## Your task
Please give the listing again in its entirety, exactly as written.

## Data extract
-- start --
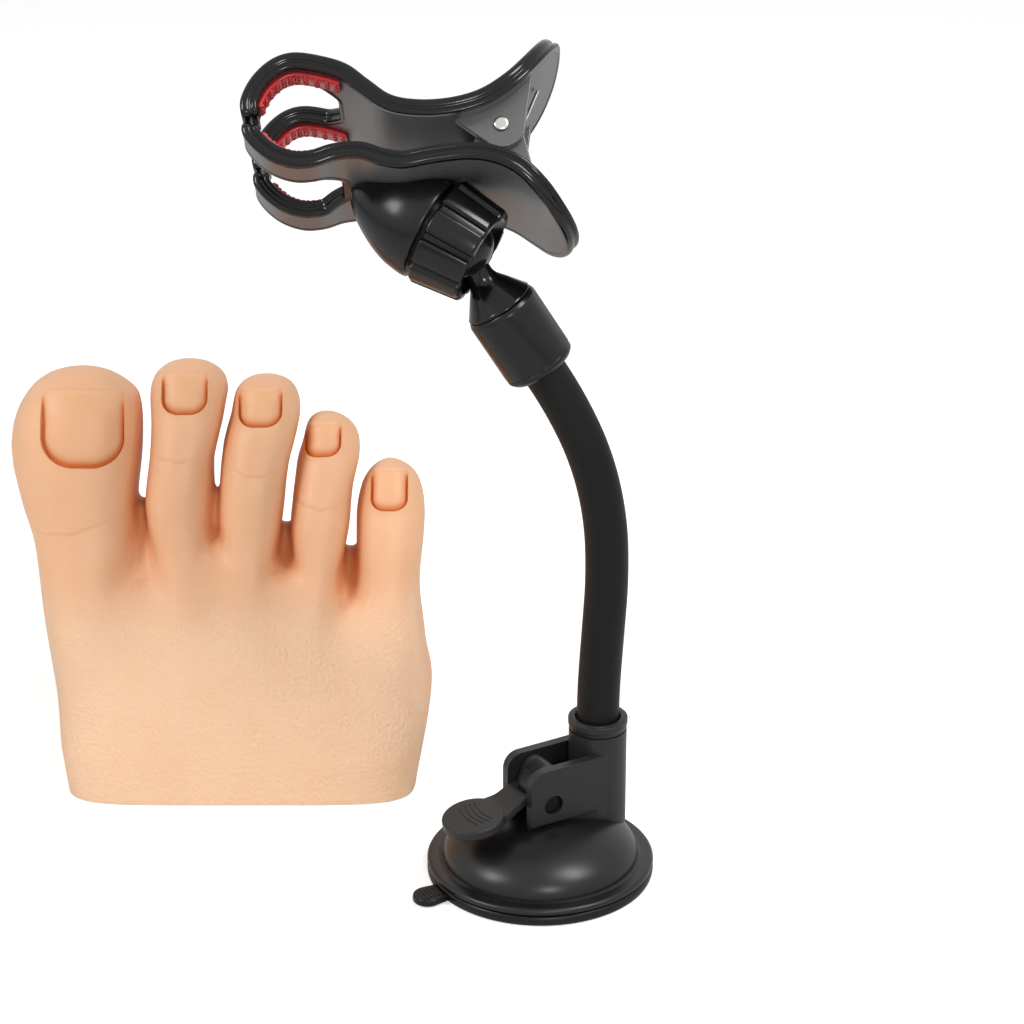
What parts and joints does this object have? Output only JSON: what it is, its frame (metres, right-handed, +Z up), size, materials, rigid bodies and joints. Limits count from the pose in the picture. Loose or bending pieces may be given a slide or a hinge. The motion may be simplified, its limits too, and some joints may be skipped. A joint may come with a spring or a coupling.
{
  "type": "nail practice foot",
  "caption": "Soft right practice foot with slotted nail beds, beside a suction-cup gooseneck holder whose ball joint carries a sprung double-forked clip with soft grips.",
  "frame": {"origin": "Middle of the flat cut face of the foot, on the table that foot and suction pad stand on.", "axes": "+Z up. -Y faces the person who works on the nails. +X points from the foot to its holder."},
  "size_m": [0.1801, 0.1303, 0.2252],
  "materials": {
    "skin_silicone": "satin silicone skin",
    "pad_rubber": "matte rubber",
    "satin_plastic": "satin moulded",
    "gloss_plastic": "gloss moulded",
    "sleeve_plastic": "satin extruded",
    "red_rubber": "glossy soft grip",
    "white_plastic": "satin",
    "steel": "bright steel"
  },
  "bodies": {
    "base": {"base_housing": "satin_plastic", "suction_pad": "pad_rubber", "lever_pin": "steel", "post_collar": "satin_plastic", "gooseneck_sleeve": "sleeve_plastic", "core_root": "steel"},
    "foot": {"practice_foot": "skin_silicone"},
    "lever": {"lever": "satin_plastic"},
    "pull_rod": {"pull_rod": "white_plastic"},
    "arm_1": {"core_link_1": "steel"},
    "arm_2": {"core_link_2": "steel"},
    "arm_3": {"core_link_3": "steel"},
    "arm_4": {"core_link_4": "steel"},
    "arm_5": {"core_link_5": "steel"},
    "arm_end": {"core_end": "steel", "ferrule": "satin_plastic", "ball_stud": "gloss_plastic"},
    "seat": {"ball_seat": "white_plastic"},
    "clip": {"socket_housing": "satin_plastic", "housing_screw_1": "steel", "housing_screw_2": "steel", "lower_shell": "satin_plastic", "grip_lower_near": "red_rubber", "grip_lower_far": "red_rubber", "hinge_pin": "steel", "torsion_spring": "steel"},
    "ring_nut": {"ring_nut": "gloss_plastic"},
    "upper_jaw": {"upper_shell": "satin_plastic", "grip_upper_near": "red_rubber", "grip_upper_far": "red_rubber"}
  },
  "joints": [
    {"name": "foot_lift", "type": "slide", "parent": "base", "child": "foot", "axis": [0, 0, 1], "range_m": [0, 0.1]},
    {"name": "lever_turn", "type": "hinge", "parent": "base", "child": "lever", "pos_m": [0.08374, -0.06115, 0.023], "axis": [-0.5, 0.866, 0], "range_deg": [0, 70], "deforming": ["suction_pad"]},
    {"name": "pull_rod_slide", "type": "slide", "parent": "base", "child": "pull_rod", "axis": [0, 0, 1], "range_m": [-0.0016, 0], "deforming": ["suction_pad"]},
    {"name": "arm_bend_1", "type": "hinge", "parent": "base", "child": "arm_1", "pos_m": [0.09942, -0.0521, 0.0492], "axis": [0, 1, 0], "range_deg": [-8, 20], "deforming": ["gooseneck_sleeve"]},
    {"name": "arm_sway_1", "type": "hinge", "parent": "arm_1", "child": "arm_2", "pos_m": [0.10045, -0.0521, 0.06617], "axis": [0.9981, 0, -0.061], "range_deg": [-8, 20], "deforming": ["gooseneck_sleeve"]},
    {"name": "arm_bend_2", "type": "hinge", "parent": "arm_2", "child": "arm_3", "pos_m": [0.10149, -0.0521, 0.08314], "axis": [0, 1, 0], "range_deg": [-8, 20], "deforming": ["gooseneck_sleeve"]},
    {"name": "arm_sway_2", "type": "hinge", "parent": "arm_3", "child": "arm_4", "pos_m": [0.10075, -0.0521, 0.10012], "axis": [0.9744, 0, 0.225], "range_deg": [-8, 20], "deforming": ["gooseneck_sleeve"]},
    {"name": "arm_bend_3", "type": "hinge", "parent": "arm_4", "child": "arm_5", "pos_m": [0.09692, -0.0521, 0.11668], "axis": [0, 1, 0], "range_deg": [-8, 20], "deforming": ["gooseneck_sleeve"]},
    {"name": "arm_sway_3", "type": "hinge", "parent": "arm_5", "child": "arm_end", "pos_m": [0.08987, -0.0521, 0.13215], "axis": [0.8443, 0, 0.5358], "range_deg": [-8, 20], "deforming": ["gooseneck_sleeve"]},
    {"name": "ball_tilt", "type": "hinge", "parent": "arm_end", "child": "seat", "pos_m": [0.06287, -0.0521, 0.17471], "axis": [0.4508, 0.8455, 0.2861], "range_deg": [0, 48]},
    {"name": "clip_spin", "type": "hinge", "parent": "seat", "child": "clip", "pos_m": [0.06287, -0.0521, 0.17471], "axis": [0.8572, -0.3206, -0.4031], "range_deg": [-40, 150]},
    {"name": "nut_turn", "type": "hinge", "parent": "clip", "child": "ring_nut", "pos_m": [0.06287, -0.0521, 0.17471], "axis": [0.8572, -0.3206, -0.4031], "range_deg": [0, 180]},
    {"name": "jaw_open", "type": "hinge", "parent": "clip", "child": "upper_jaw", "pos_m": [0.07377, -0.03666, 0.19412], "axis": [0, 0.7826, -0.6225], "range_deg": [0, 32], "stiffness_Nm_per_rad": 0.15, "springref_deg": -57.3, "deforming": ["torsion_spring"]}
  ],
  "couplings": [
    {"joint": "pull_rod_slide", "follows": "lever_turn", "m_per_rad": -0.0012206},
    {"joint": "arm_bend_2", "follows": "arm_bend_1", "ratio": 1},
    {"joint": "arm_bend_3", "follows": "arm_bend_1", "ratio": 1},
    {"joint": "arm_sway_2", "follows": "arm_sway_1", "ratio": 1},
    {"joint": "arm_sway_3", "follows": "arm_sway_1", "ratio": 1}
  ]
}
-- end --
## Response to the exercise
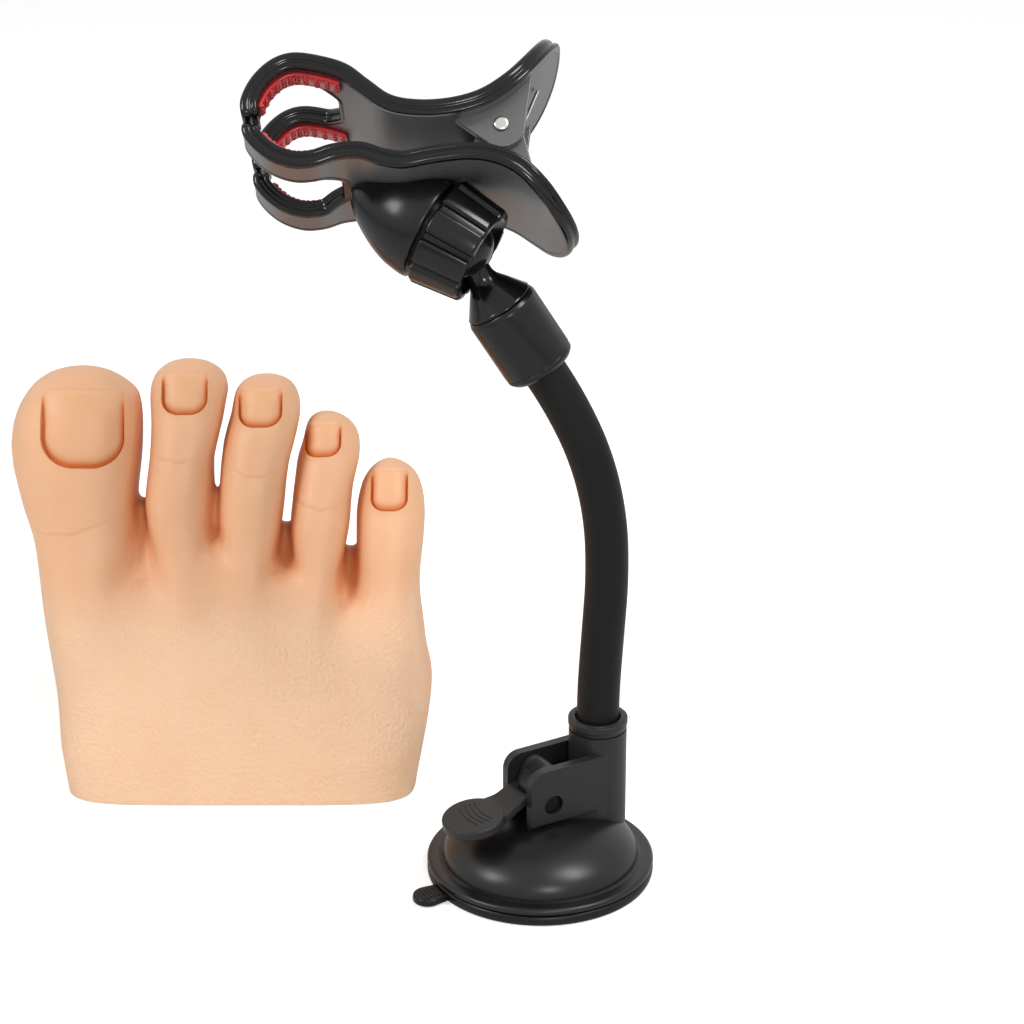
What parts and joints does this object have? Output only JSON: what it is, its frame (metres, right-handed, +Z up), size, materials, rigid bodies and joints. Limits count from the pose in the picture. Loose or bending pieces may be given a slide or a hinge. The motion may be simplified, its limits too, and some joints may be skipped. A joint may come with a spring or a coupling.
{
  "type": "nail practice foot",
  "caption": "Soft right practice foot with slotted nail beds, beside a suction-cup gooseneck holder whose ball joint carries a sprung double-forked clip with soft grips.",
  "frame": {"origin": "Middle of the flat cut face of the foot, on the table that foot and suction pad stand on.", "axes": "+Z up. -Y faces the person who works on the nails. +X points from the foot to its holder."},
  "size_m": [0.1801, 0.1303, 0.2252],
  "materials": {
    "skin_silicone": "satin silicone skin",
    "pad_rubber": "matte rubber",
    "satin_plastic": "satin moulded",
    "gloss_plastic": "gloss moulded",
    "sleeve_plastic": "satin extruded",
    "red_rubber": "glossy soft grip",
    "white_plastic": "satin",
    "steel": "bright steel"
  },
  "bodies": {
    "base": {"base_housing": "satin_plastic", "suction_pad": "pad_rubber", "lever_pin": "steel", "post_collar": "satin_plastic", "gooseneck_sleeve": "sleeve_plastic", "core_root": "steel"},
    "foot": {"practice_foot": "skin_silicone"},
    "lever": {"lever": "satin_plastic"},
    "pull_rod": {"pull_rod": "white_plastic"},
    "arm_1": {"core_link_1": "steel"},
    "arm_2": {"core_link_2": "steel"},
    "arm_3": {"core_link_3": "steel"},
    "arm_4": {"core_link_4": "steel"},
    "arm_5": {"core_link_5": "steel"},
    "arm_end": {"core_end": "steel", "ferrule": "satin_plastic", "ball_stud": "gloss_plastic"},
    "seat": {"ball_seat": "white_plastic"},
    "clip": {"socket_housing": "satin_plastic", "housing_screw_1": "steel", "housing_screw_2": "steel", "lower_shell": "satin_plastic", "grip_lower_near": "red_rubber", "grip_lower_far": "red_rubber", "hinge_pin": "steel", "torsion_spring": "steel"},
    "ring_nut": {"ring_nut": "gloss_plastic"},
    "upper_jaw": {"upper_shell": "satin_plastic", "grip_upper_near": "red_rubber", "grip_upper_far": "red_rubber"}
  },
  "joints": [
    {"name": "foot_lift", "type": "slide", "parent": "base", "child": "foot", "axis": [0, 0, 1], "range_m": [0, 0.1]},
    {"name": "lever_turn", "type": "hinge", "parent": "base", "child": "lever", "pos_m": [0.08374, -0.06115, 0.023], "axis": [-0.5, 0.866, 0], "range_deg": [0, 70], "deforming": ["suction_pad"]},
    {"name": "pull_rod_slide", "type": "slide", "parent": "base", "child": "pull_rod", "axis": [0, 0, 1], "range_m": [-0.0016, 0], "deforming": ["suction_pad"]},
    {"name": "arm_bend_1", "type": "hinge", "parent": "base", "child": "arm_1", "pos_m": [0.09942, -0.0521, 0.0492], "axis": [0, 1, 0], "range_deg": [-8, 20], "deforming": ["gooseneck_sleeve"]},
    {"name": "arm_sway_1", "type": "hinge", "parent": "arm_1", "child": "arm_2", "pos_m": [0.10045, -0.0521, 0.06617], "axis": [0.9981, 0, -0.061], "range_deg": [-8, 20], "deforming": ["gooseneck_sleeve"]},
    {"name": "arm_bend_2", "type": "hinge", "parent": "arm_2", "child": "arm_3", "pos_m": [0.10149, -0.0521, 0.08314], "axis": [0, 1, 0], "range_deg": [-8, 20], "deforming": ["gooseneck_sleeve"]},
    {"name": "arm_sway_2", "type": "hinge", "parent": "arm_3", "child": "arm_4", "pos_m": [0.10075, -0.0521, 0.10012], "axis": [0.9744, 0, 0.225], "range_deg": [-8, 20], "deforming": ["gooseneck_sleeve"]},
    {"name": "arm_bend_3", "type": "hinge", "parent": "arm_4", "child": "arm_5", "pos_m": [0.09692, -0.0521, 0.11668], "axis": [0, 1, 0], "range_deg": [-8, 20], "deforming": ["gooseneck_sleeve"]},
    {"name": "arm_sway_3", "type": "hinge", "parent": "arm_5", "child": "arm_end", "pos_m": [0.08987, -0.0521, 0.13215], "axis": [0.8443, 0, 0.5358], "range_deg": [-8, 20], "deforming": ["gooseneck_sleeve"]},
    {"name": "ball_tilt", "type": "hinge", "parent": "arm_end", "child": "seat", "pos_m": [0.06287, -0.0521, 0.17471], "axis": [0.4508, 0.8455, 0.2861], "range_deg": [0, 48]},
    {"name": "clip_spin", "type": "hinge", "parent": "seat", "child": "clip", "pos_m": [0.06287, -0.0521, 0.17471], "axis": [0.8572, -0.3206, -0.4031], "range_deg": [-40, 150]},
    {"name": "nut_turn", "type": "hinge", "parent": "clip", "child": "ring_nut", "pos_m": [0.06287, -0.0521, 0.17471], "axis": [0.8572, -0.3206, -0.4031], "range_deg": [0, 180]},
    {"name": "jaw_open", "type": "hinge", "parent": "clip", "child": "upper_jaw", "pos_m": [0.07377, -0.03666, 0.19412], "axis": [0, 0.7826, -0.6225], "range_deg": [0, 32], "stiffness_Nm_per_rad": 0.15, "springref_deg": -57.3, "deforming": ["torsion_spring"]}
  ],
  "couplings": [
    {"joint": "pull_rod_slide", "follows": "lever_turn", "m_per_rad": -0.0012206},
    {"joint": "arm_bend_2", "follows": "arm_bend_1", "ratio": 1},
    {"joint": "arm_bend_3", "follows": "arm_bend_1", "ratio": 1},
    {"joint": "arm_sway_2", "follows": "arm_sway_1", "ratio": 1},
    {"joint": "arm_sway_3", "follows": "arm_sway_1", "ratio": 1}
  ]
}